De Tijd notiert: Das Signal war nötig und es ist gut, dass die Abstimmung so deutlich ausfiel. Mehr als drei viertel der Europaabgeordneten stimmten für Sanktionen gegen das von Premierminister Viktor Orban regierte Ungarn. Wohlgemerkt: Nicht irgendwelche EU-Beamte, sondern die gewählten Volksvertreter von Europa. Das zeigt also symbolisch, dass die überwältigende Mehrheit der Europäer mit der Politik von Orban nicht einverstanden ist. Orban steht jetzt da, wo er hingehört: am Rand, freut sich De Tijd.
Macht kommt vor Moral
Het Laatste Nieuws dagegen meint: Gestern hat ein Großteil der EVP, also der christlich-konservativen Fraktion im Parlament, gegen das eigene Mitglied Orban gestimmt.
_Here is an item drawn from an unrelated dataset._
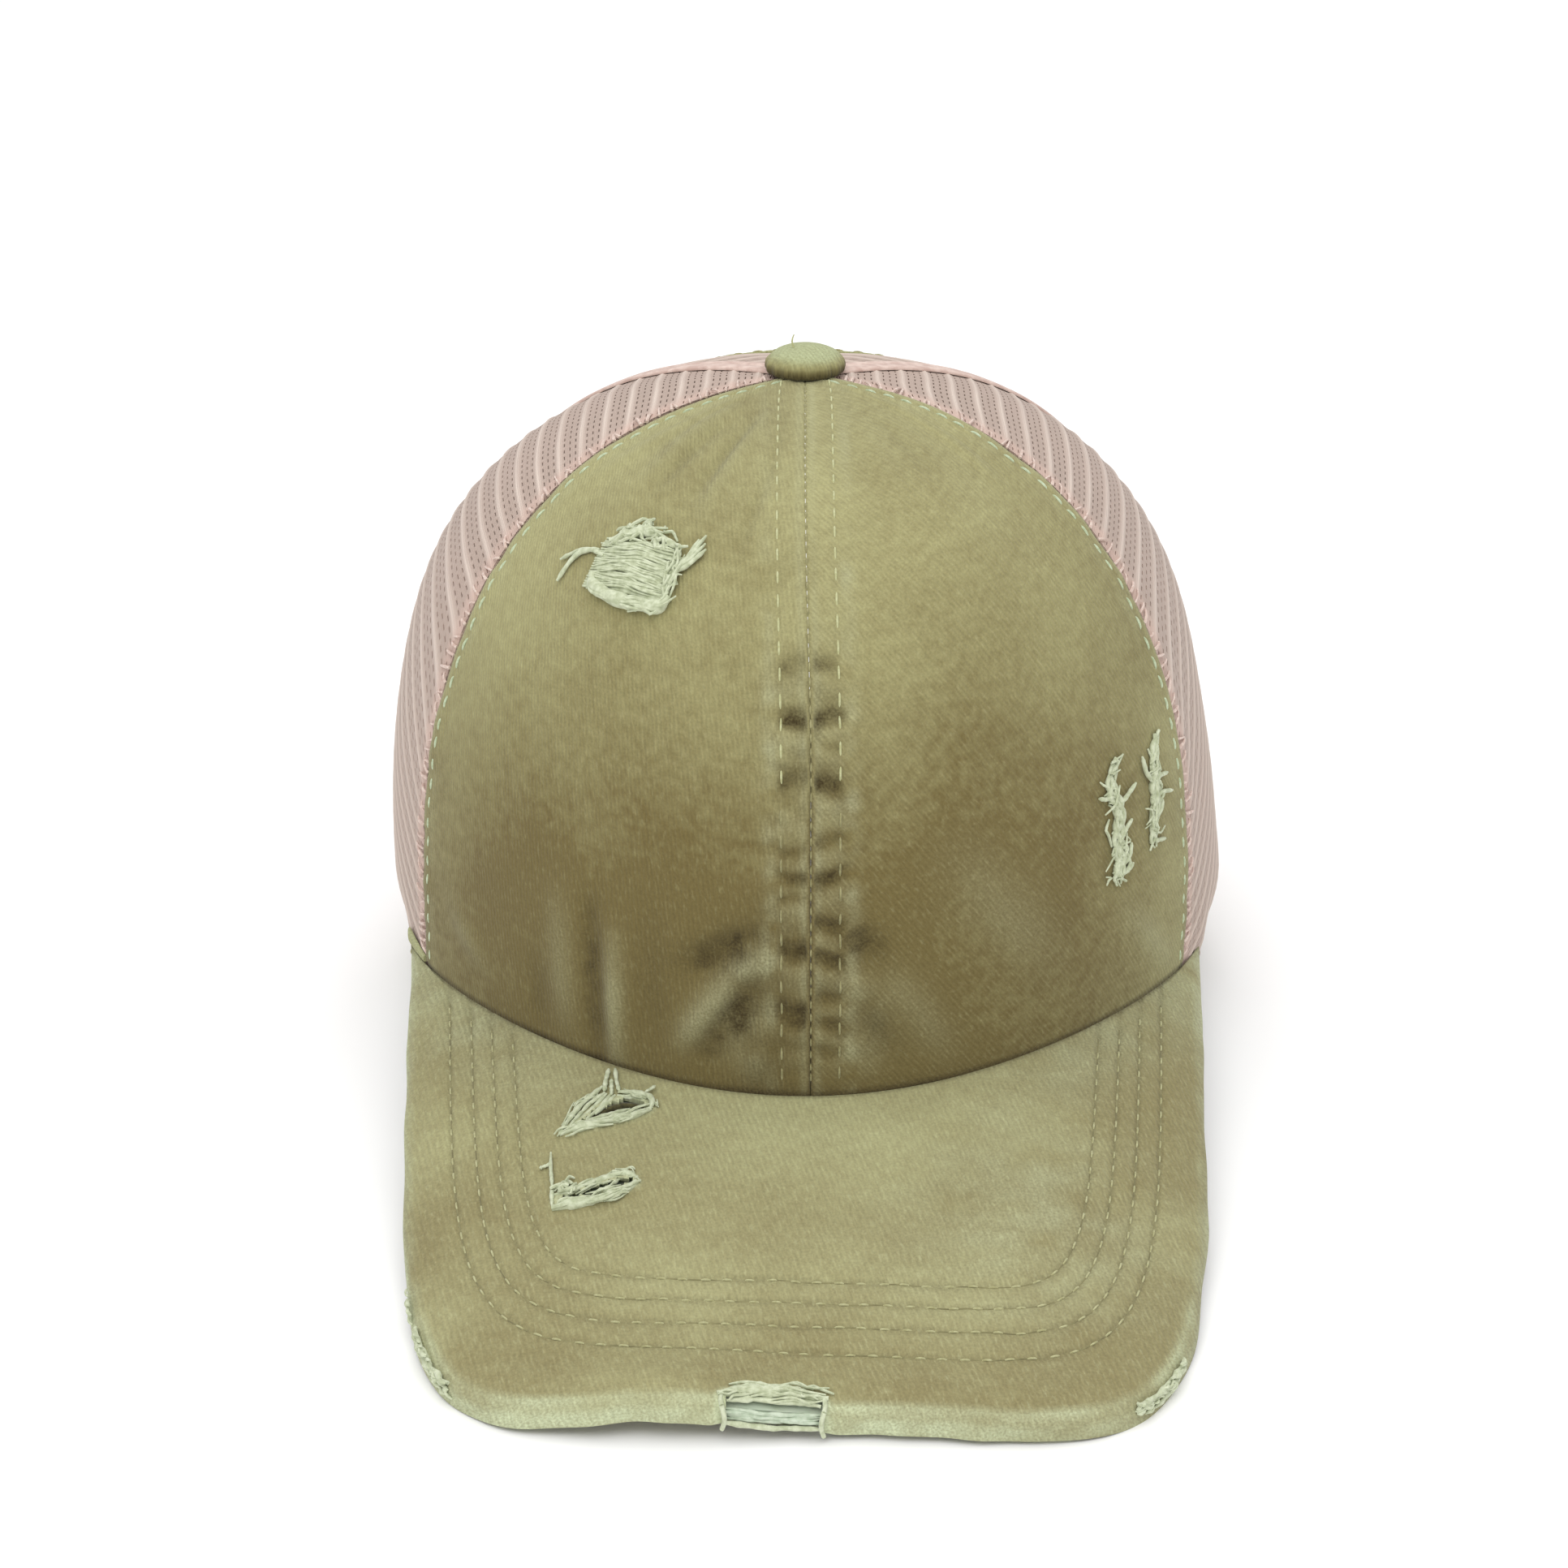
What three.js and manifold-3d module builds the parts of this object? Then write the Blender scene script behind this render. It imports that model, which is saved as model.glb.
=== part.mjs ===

Das ist natürlich löblich. Aber wohl nur ein Strohfeuer. Denn der Chef der EVP-Fraktion, der deutsche CSU-Politiker Manfred Weber, möchte neuer Kommissionspräsident werden. Dafür muss er seine Fraktion hinter sich wissen. Sie zu spalten, was durch einen angedrohten Ausschluss von Orbans Fidesz Partei droht, wird deshalb nicht stattfinden. Macht kommt vor Moral in der Politik. Orban wird ruhig weiterschlafen können, ist sich Het Laatste Nieuws sicher.
De Morgen schaut auf das Abstimmungsverhalten der N-VA Europa-Abgeordneten und hält fest: Trotz eines alarmierenden Berichts über die Lage in Ungarn haben sich die flämischen Nationalisten enthalten. Damit halten sie sich alle Optionen offen. Auch die, sich nach den Europawahlen einer neuen großen rechtspopulistischen Fraktion mit Orban anzuschließen, befürchtet De Morgen.